In September 2004, the department's crime lab matched male DNA taken from both the McKeown and Sokoloff crime scenes, police said. But they couldn't match the DNA to a suspect. Over the next five years, detectives developed 14 suspects, but their DNA ruled each of them out as the attacker.
The break came last October, when two officers collected DNA from Thomas as part of an ongoing process to swab registered sex offenders. On March 27, the California Department of Justice DNA Laboratory notified detectives that his DNA matched the evidence from the Sokoloff slaying.
On March 31, they were told that his DNA matched the four other slayings. He was arrested later that day. Thomas is being held at L.A. County Jail and could not be reached for comment.
Police said that connecting the dots in such cases was much harder before DNA and computer databases.
"It was harder to make connections," said LAPD Deputy Chief Charlie Beck. "The difference in investigative techniques, communication and the science is huge."
It has become standard practice for investigators to collect evidence such as hair, fingernail scrapings, and bodily fluids from murder and rape victims.
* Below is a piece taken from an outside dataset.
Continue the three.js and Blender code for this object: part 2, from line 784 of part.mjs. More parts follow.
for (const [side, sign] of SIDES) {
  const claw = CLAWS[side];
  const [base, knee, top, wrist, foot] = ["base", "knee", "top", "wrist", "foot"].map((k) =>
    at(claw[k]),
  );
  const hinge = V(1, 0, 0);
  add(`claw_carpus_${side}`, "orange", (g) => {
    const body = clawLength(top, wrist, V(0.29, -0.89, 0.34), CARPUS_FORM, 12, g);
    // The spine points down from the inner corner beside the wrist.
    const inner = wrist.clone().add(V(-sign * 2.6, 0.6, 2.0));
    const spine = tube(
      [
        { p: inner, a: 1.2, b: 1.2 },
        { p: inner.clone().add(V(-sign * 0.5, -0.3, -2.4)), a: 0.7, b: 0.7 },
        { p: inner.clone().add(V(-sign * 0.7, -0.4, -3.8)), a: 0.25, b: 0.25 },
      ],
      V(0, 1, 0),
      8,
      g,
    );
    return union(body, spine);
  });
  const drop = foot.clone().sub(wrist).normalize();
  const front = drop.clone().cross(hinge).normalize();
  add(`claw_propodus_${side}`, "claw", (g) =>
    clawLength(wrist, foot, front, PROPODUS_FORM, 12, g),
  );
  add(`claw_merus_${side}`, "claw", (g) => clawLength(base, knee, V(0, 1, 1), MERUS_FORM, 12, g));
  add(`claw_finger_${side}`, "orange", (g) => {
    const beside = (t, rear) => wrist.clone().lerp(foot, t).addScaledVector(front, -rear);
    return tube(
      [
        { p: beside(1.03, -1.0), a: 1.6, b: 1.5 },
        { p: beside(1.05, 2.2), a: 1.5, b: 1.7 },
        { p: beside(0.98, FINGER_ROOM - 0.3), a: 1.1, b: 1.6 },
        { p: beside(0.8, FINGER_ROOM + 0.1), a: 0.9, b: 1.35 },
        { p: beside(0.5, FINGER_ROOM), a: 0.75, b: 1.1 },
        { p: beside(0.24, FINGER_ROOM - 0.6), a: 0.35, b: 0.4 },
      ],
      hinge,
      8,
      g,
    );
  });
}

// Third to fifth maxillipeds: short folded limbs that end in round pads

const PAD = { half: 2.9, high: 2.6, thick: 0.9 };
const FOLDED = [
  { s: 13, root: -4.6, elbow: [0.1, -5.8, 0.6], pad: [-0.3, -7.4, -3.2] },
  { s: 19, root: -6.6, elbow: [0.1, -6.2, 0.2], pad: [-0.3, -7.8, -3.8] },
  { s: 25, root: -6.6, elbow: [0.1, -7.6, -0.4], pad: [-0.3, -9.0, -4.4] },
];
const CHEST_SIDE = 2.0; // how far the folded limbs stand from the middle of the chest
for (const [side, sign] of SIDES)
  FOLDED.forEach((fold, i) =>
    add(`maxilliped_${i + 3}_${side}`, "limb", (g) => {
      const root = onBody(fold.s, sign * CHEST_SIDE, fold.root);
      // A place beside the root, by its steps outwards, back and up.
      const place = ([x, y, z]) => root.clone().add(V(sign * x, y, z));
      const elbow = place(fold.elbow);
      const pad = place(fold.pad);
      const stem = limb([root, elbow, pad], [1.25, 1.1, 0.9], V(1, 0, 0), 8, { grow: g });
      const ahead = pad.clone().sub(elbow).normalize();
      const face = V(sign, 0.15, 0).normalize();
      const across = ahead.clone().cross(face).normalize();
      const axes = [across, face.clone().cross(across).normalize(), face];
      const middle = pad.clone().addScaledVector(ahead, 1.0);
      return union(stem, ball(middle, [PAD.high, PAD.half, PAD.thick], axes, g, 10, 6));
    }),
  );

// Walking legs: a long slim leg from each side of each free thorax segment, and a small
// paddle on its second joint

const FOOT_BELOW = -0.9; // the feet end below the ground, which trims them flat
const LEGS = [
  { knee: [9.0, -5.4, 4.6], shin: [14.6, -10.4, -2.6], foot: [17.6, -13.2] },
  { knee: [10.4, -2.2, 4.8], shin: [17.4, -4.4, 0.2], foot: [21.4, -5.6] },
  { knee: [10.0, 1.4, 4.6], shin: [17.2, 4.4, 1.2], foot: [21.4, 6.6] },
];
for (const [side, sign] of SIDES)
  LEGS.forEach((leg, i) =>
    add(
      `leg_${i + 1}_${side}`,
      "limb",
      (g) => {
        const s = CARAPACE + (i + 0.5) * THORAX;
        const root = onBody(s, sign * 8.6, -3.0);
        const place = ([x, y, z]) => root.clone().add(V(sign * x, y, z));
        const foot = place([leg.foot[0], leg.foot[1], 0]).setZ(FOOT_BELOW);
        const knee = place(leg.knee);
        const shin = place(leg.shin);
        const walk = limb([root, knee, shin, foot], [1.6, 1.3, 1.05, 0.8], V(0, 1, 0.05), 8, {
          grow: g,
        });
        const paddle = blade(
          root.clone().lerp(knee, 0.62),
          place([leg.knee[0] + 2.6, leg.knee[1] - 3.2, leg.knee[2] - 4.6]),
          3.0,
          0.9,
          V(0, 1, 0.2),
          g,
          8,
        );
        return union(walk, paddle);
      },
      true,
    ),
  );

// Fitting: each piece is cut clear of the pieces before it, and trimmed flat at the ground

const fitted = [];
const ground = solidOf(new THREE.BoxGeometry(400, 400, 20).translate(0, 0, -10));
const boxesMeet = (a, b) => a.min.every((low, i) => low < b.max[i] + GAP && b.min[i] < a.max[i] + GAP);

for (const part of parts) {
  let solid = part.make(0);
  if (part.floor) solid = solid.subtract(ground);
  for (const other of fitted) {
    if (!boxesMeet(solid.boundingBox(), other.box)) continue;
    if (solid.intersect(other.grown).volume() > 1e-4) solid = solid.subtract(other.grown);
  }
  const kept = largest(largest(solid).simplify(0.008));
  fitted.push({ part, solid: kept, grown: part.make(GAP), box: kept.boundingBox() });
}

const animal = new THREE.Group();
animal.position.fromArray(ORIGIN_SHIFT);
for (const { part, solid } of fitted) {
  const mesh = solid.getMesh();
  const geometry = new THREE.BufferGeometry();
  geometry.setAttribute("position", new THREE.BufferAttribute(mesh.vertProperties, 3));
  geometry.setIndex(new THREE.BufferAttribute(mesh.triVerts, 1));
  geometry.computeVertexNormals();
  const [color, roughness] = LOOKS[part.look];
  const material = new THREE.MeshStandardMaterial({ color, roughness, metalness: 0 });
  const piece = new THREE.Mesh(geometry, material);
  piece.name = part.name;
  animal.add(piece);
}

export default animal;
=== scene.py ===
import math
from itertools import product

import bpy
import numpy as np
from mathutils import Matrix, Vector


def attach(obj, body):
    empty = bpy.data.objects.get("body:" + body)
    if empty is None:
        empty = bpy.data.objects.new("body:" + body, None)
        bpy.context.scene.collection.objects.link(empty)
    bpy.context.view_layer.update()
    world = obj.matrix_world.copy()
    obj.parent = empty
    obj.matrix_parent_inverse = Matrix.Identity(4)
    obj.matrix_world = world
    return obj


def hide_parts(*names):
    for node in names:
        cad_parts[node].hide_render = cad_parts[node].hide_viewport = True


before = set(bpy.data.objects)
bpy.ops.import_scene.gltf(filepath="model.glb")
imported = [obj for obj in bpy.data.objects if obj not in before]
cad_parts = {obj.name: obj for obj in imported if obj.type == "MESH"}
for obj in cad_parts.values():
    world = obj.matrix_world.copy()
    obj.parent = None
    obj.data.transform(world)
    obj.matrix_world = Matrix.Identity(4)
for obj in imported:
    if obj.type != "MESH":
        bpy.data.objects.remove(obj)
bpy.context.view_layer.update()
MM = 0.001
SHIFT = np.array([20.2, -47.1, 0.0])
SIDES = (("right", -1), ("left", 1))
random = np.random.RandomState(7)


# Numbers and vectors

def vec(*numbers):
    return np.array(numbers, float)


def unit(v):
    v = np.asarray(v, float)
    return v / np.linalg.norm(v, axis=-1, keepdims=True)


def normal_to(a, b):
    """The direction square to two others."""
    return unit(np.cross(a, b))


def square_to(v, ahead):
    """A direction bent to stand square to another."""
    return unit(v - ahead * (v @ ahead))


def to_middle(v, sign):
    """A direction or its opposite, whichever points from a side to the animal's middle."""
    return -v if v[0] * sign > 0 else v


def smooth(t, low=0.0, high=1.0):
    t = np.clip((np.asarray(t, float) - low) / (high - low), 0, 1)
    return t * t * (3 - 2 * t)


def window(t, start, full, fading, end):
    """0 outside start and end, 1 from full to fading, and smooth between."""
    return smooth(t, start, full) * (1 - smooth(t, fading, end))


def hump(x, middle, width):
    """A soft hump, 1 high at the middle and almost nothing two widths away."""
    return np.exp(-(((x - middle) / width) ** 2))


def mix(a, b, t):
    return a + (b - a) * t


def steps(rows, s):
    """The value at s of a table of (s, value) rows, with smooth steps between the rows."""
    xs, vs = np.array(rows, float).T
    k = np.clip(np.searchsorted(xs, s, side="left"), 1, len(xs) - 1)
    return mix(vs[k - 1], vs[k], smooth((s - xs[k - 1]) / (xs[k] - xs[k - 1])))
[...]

DNA databases have contributed to a number of arrests and convictions since the beginning of the decade. Several years ago LAPD detectives arrested Chester Dewayne Turner, who was responsible for 10 rape-strangulations along the Figueroa Street corridor in South L.A. and in downtown.
He was convicted of the murders and sentenced to death in May 2007.
But the technology is limited unless a perpetrator's genetic code lands in the database.
The LAPD is still investigating at least a dozen murders, over a span of two decades, connected to an unidentified serial killer dubbed the "Grim Sleeper."